Network – Dynamic Coalescing (RAC)

Dynamic coalescing is a feature where vSphere will wait a very short time before forwarding a network packet to its destination in an attempt to improve network utilization.  Normally this is a good feature as this reduces network traffic, which can reduce latencies. With Oracle RAC, this is not a good thing.  RAC databases are especially sensitive to interconnect latencies and the network is generally segregated and does not benefit from the coalescing. In this case, for the interconnect network card, this feature should be disabled.

Recommendations

  • Set EthernetX.coalesceScheme = ‘disabled’ in the .vmx file.

Network – Latency

To reduce the network latency to physical server levels, increase the Interrupt rate on Network Adapter within the VM network adapter settings.
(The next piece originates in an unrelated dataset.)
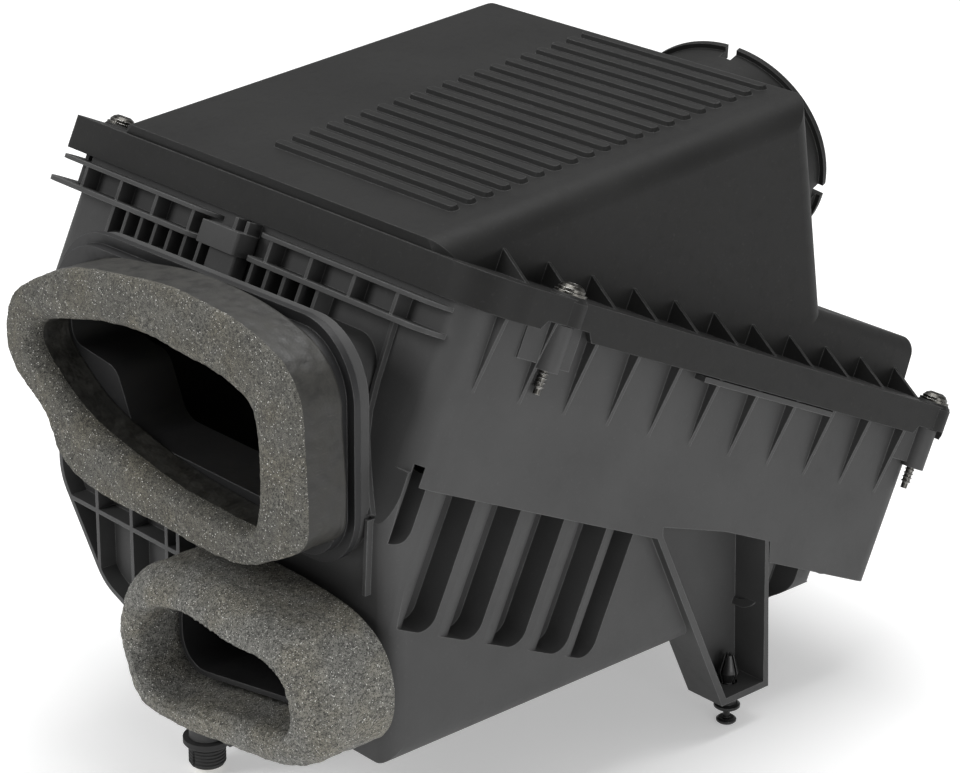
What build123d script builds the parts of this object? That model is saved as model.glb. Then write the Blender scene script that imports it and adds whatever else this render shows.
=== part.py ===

This will significantly increase the number of times the network card is polled to see if there is work to do.  There is a slight increase in CPU consumption, but the performance improvement is worth the overhead.

Recommendations

  • Set the Interrupt rate on Network Adapter to 30K

CPU

The Oracle database is a multi-threaded application.  Each process or query that runs in the database runs on its own process space, or thread.  Many people will look at the amount of CPU that is being consumed by the database and use that measurement to determine the number of vCPUs to set for the database VM.  This does not take into account that the database threads require very low latency, since most database queries return very quickly and there are actually many more actual statements that are fired against the database. It is more important to ensure that the OS has a CPU that is ready to perform the work, so there is no delay in finding a CPU to execute on.

Recommendations

  • Set the number of vCPUs to the number of active foreground sessions in the database.